I have been reading guidelines recently on the quantity of ‘steps’ required to build fitness. Many advocate 10,000 steps per day. At a brisk pace this is calculated as approx 5 miles and should take (at 20 mins per mile, allowing for hills) around 2 hours… Everyday? Not going to happen without somewhere to go – meaning a purpose for the walk beyond walking for walkings’ sake – if you see what I mean. Yes I could indulge in walking meditations, or plotting for the books, but I’d need to be able to make notes 😊
Reading further I am told that for ‘women of a certain age’ 3,000 steps per day is the minimum requirement for basic health, with further studies claiming that 4,000 to 4.500 is the sweet spot. Any more being good but not bringing further benefits to general well being 4,000 steps is approx 2 miles and a far more realistic goal for me. The 4,000 target does not burn that many calories but studies have concluded that, in the case of older women, can help ward off the onset of various age related conditions including arthritis and dementia.

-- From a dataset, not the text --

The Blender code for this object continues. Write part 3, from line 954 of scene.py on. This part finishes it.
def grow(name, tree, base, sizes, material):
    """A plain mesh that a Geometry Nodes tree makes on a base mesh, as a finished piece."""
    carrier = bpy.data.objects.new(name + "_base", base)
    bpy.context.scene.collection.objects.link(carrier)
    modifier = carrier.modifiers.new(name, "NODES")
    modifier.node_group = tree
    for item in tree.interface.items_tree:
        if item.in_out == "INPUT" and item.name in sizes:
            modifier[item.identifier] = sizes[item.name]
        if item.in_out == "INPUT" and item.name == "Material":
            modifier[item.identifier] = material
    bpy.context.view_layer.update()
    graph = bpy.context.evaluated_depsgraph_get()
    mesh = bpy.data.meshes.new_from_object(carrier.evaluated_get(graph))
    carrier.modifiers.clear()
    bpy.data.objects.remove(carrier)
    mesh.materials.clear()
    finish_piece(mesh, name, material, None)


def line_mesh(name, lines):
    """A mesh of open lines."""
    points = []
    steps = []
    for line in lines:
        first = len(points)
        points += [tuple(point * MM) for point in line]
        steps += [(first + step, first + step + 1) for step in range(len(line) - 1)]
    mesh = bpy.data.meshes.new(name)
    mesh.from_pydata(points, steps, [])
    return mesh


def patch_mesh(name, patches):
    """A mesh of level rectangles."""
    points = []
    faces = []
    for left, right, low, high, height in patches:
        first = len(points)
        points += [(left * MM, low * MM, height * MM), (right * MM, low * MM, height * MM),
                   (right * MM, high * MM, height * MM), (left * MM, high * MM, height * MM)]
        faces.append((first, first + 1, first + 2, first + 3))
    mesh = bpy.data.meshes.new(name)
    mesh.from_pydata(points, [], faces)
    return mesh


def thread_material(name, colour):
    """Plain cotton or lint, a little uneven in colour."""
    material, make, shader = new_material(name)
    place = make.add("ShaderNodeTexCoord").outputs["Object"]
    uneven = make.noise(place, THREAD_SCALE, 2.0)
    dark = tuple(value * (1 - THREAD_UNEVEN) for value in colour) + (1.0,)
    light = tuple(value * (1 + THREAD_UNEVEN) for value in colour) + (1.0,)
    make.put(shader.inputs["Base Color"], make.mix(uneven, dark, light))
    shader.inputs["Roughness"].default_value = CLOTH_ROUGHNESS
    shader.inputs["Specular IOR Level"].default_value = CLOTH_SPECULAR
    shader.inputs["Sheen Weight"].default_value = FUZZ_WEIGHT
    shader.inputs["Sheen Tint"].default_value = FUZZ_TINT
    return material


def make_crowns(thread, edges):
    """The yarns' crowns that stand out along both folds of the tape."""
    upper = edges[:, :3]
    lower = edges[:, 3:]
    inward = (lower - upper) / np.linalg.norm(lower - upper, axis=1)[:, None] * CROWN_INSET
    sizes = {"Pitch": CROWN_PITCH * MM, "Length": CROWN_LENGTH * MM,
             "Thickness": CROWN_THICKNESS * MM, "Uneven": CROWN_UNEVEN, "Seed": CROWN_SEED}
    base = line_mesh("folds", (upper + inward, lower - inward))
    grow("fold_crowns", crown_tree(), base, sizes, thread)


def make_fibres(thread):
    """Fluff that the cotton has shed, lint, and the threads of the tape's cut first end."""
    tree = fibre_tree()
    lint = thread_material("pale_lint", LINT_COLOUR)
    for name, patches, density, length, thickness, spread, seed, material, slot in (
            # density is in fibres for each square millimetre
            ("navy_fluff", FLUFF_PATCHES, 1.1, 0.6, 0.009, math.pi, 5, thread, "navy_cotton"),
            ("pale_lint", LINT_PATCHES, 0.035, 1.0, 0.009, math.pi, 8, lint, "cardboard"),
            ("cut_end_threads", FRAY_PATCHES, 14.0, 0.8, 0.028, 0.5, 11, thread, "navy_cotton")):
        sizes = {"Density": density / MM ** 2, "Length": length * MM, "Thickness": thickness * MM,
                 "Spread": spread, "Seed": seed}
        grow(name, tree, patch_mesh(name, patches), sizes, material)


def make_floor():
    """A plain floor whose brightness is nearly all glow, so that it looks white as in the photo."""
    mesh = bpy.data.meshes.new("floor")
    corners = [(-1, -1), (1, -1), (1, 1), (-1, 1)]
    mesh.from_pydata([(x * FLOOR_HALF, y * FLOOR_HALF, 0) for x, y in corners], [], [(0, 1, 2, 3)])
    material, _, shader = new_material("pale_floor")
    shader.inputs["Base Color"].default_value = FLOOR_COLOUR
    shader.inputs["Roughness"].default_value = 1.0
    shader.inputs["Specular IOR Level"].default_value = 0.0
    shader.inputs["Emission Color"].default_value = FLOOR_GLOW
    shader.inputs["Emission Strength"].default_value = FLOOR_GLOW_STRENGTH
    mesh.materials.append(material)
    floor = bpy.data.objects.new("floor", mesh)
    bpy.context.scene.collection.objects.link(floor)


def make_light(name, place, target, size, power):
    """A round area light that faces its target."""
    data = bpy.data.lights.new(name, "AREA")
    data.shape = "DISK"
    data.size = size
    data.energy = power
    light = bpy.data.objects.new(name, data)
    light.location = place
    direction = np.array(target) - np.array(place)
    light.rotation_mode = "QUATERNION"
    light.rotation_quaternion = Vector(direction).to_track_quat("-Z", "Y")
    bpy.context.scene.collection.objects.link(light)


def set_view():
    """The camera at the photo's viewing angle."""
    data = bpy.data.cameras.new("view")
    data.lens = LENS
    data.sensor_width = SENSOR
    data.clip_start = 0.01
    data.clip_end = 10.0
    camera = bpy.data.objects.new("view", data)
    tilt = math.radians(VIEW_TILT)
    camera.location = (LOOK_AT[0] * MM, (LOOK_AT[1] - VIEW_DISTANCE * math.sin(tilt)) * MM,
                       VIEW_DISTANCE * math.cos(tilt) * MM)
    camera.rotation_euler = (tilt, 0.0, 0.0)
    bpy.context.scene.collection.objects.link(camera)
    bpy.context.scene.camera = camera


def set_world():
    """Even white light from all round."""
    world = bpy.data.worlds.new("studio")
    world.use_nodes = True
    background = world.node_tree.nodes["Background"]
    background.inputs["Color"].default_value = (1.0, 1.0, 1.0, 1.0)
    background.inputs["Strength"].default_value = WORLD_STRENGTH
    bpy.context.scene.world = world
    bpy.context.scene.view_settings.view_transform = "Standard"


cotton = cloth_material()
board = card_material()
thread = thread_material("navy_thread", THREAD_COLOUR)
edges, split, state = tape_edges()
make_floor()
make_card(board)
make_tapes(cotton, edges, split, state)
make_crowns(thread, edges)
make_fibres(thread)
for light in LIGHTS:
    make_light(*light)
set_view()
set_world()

With all of this in mind I bought a fitness tracker and discovered that the walk into town is approx. 3,500 steps. So even if I get the bus back (come on guys – its mostly uphill 😊 ) I can easily manage the remaining 1,000 just doing those everyday household things.
Keeping an eye on those steps is interesting – though I do wonder how long the poor counter will survive my lamentable ability to kill anything with a battery purely through being about my person for any length of time.
For this reason I do take it off at night – but this morning saw that it had recorded 87 steps overnight while sitting on my bedside table… and I don’t suppose I can blame the cats…
Good luck Jan, I need to start walking too x
LikeLiked by 1 person
If its only leaving the car and walking into town for coffee a couple of times a week its something 🙂
Every little helps! I miss having a dog, that used to get me out.